* _WORK TO DO_
Word for word, restate every line of the material.
▬▬▬▬▬▬
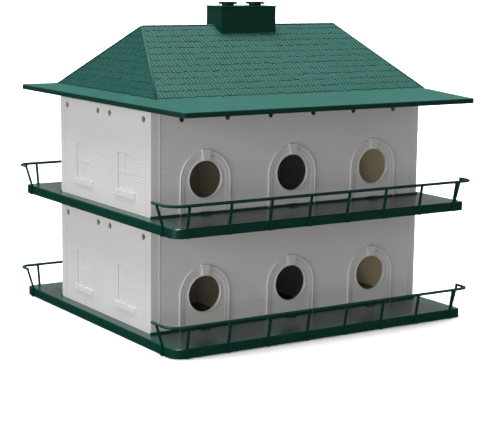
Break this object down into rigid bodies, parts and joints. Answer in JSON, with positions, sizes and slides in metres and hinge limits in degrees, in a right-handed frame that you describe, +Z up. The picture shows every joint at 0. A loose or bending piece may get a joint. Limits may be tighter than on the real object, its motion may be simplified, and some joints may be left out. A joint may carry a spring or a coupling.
{
  "type": "purple martin birdhouse",
  "caption": "Two-storey moulded plastic birdhouse with round arched entrances front and back, railed porch floors, a flared hip roof and a chimney.",
  "frame": {"origin": "middle of the bottom, on the plane where the lowest porch floor's rim stands", "axes": "+Z up, -Y towards the front, +X along the ridge"},
  "size_m": [0.5416, 0.5266, 0.4853],
  "materials": {
    "white_plastic": "moulded, with faint siding lines",
    "porch_green_plastic": "glossy moulded dark green",
    "roof_green_plastic": "moulded with shingle relief",
    "chimney_green_plastic": "satin moulded very dark green"
  },
  "bodies": {
    "root": {"lower_front_wall": "white_plastic", "lower_back_wall": "white_plastic", "lower_left_wall": "white_plastic", "lower_right_wall": "white_plastic", "lower_centre_partition": "white_plastic", "lower_left_partition": "white_plastic", "lower_right_partition": "white_plastic", "lower_porch_floor": "porch_green_plastic", "lower_front_railing": "porch_green_plastic", "lower_back_railing": "porch_green_plastic", "upper_front_wall": "white_plastic", "upper_back_wall": "white_plastic", "upper_left_wall": "white_plastic", "upper_right_wall": "white_plastic", "upper_centre_partition": "white_plastic", "upper_left_partition": "white_plastic", "upper_right_partition": "white_plastic", "upper_porch_floor": "porch_green_plastic", "upper_front_railing": "porch_green_plastic", "upper_back_railing": "porch_green_plastic", "ceiling": "white_plastic", "roof": "roof_green_plastic", "chimney": "chimney_green_plastic", "chimney_lid": "chimney_green_plastic", "left_flue_cap": "chimney_green_plastic", "right_flue_cap": "chimney_green_plastic"}
  },
  "joints": []
}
▬▬▬▬▬▬
* _TASK RESPONSE_
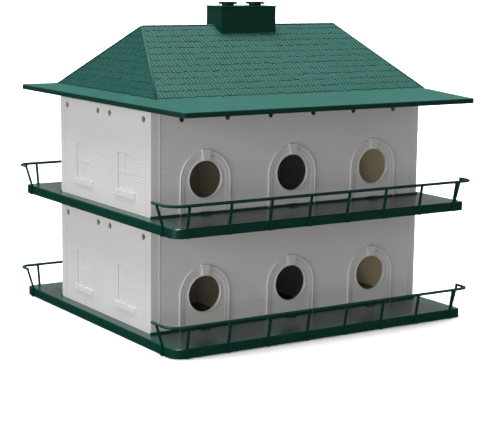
Break this object down into rigid bodies, parts and joints. Answer in JSON, with positions, sizes and slides in metres and hinge limits in degrees, in a right-handed frame that you describe, +Z up. The picture shows every joint at 0. A loose or bending piece may get a joint. Limits may be tighter than on the real object, its motion may be simplified, and some joints may be left out. A joint may carry a spring or a coupling.
{
  "type": "purple martin birdhouse",
  "caption": "Two-storey moulded plastic birdhouse with round arched entrances front and back, railed porch floors, a flared hip roof and a chimney.",
  "frame": {"origin": "middle of the bottom, on the plane where the lowest porch floor's rim stands", "axes": "+Z up, -Y towards the front, +X along the ridge"},
  "size_m": [0.5416, 0.5266, 0.4853],
  "materials": {
    "white_plastic": "moulded, with faint siding lines",
    "porch_green_plastic": "glossy moulded dark green",
    "roof_green_plastic": "moulded with shingle relief",
    "chimney_green_plastic": "satin moulded very dark green"
  },
  "bodies": {
    "root": {"lower_front_wall": "white_plastic", "lower_back_wall": "white_plastic", "lower_left_wall": "white_plastic", "lower_right_wall": "white_plastic", "lower_centre_partition": "white_plastic", "lower_left_partition": "white_plastic", "lower_right_partition": "white_plastic", "lower_porch_floor": "porch_green_plastic", "lower_front_railing": "porch_green_plastic", "lower_back_railing": "porch_green_plastic", "upper_front_wall": "white_plastic", "upper_back_wall": "white_plastic", "upper_left_wall": "white_plastic", "upper_right_wall": "white_plastic", "upper_centre_partition": "white_plastic", "upper_left_partition": "white_plastic", "upper_right_partition": "white_plastic", "upper_porch_floor": "porch_green_plastic", "upper_front_railing": "porch_green_plastic", "upper_back_railing": "porch_green_plastic", "ceiling": "white_plastic", "roof": "roof_green_plastic", "chimney": "chimney_green_plastic", "chimney_lid": "chimney_green_plastic", "left_flue_cap": "chimney_green_plastic", "right_flue_cap": "chimney_green_plastic"}
  },
  "joints": []
}